There are enough but a ghost wouldn't go amiss, or poison is quite nice.


----------



## Time Psyduck (Nov 26, 2008)

Dragon
That's it.
When they have all the old special types that's probably enough (there's enough already but dragon would round off the set)


----------



## S.K (Nov 26, 2008)

I already thought Glaceon and Leafeon were enough.


----------



## Kali the Flygon (Nov 26, 2008)

A bug type! and a dragon type!


----------



## Ice tiger (Nov 26, 2008)

I think all the eeveelutions should evolve :3. And flying or steel would be nice. The steel one would have armor but still be _adorable_.


----------



## Noctowl (Nov 26, 2008)

S.K said:


> I already thought Glaceon and Leafeon were enough.


Same here.


----------



## zuea (Nov 26, 2008)

Ice tiger said:


> I think all the eeveelutions should evolve :3. And flying or steel would be nice. The steel one would have armor but still be _adorable_.


Yes a cute steel type!


----------



## ultraviolet (Nov 26, 2008)

All of the Eeveelutions are based on the elemental, 'special' types.

Sorry, I though people might notice if I made it larger. They aren't going to make steel/poison/rock etc because the 'lutions are based on the special types (fire, water, electricity, psychic, dark, dragon, ice and grass). The only next one would probably be dragon.

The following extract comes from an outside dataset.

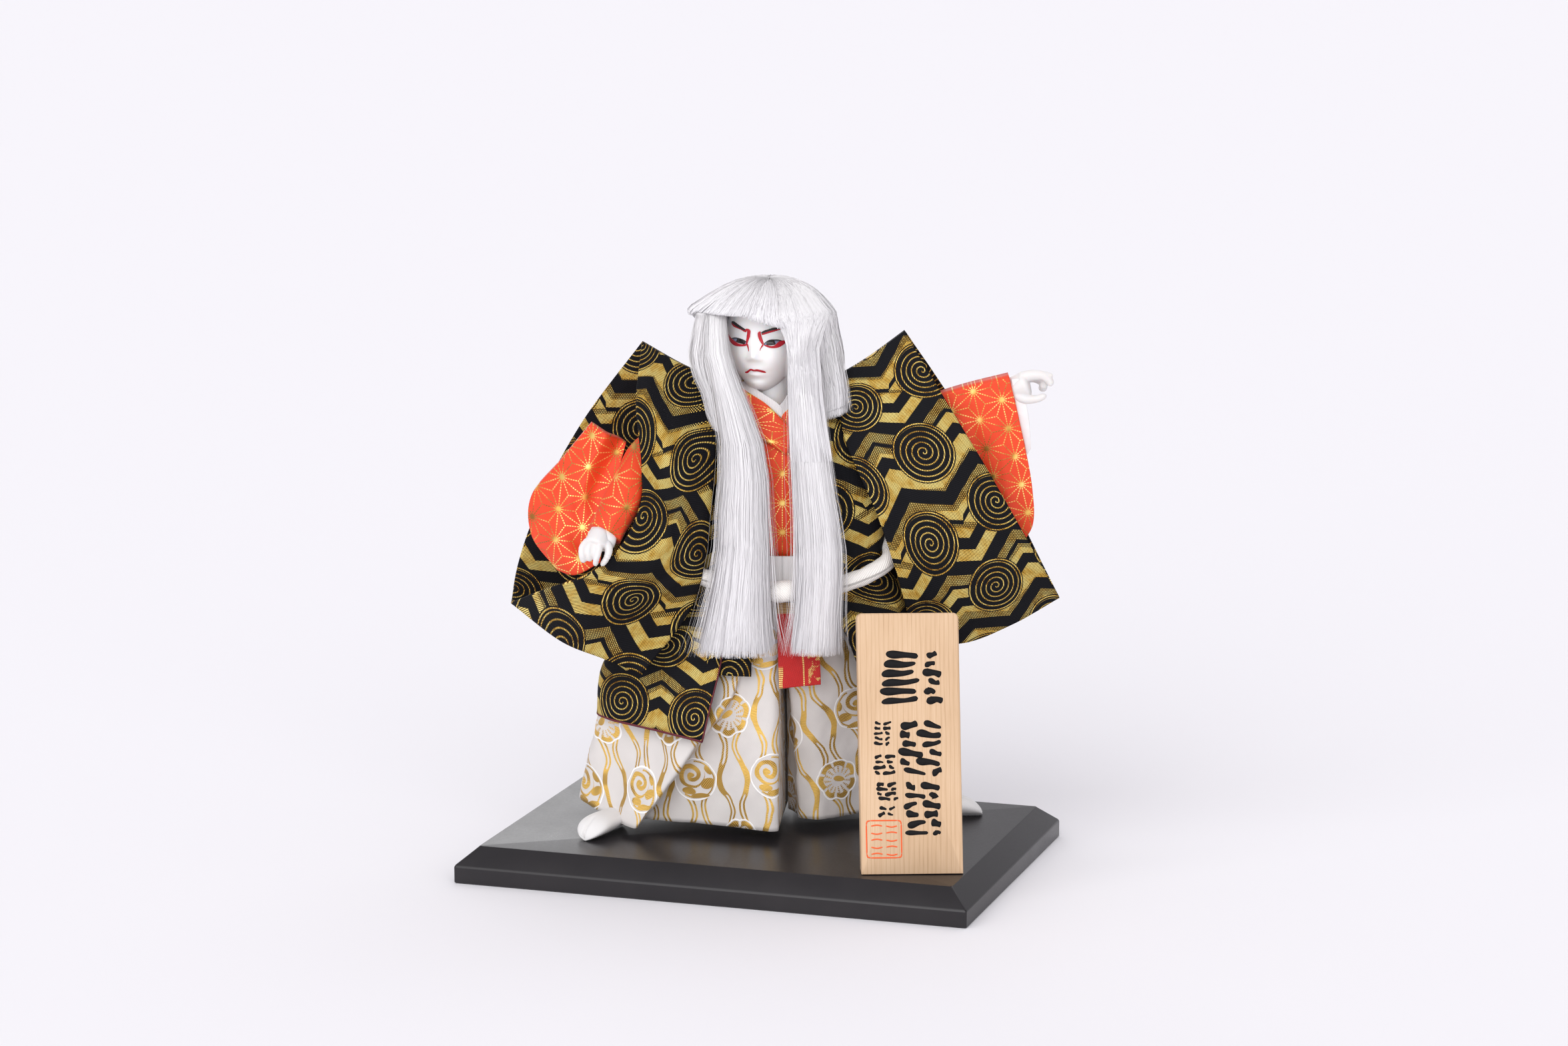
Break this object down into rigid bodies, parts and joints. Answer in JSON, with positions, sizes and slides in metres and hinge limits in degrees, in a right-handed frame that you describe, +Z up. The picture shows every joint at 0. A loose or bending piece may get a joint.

Although I wish they'd stop making them, it's like a cheap gimmick now. They're not particularly special or good pokemon, really.


----------



## Storm Earth and Fire (Nov 27, 2008)

ultraviolet said:


> All of the Eeveelutions are based on the elemental, 'special' types.
> 
> Sorry, I though people might notice if I made it larger. They aren't going to make steel/poison/rock etc because the 'lutions are based on the special types (fire, water, electricity, psychic, dark, dragon, ice and grass). The only next one would probably be dragon.
> 
> Although I wish they'd stop making them, it's like a cheap gimmick now. They're not particularly special or good pokemon, really.


Stop ruinin' mah dreams! >:C

You're right otherwise. New Eevolutions should stay in the realm of fanon from now on.


----------



## Philly (Nov 27, 2008)

Dragon should be called Draceon.
Flying should be called Avion.
Poison should be called Venomon.
Ghost should be called Spectreon.


----------



## Evolutionary (Nov 27, 2008)

ultraviolet said:


> All of the Eeveelutions are based on the elemental, 'special' types.
> 
> Sorry, I though people might notice if I made it larger. They aren't going to make steel/poison/rock etc because the 'lutions are based on the special types (fire, water, electricity, psychic, dark, dragon, ice and grass). The only next one would probably be dragon.
> 
> Although I wish they'd stop making them, it's like a cheap gimmick now. They're not particularly special or good pokemon, really.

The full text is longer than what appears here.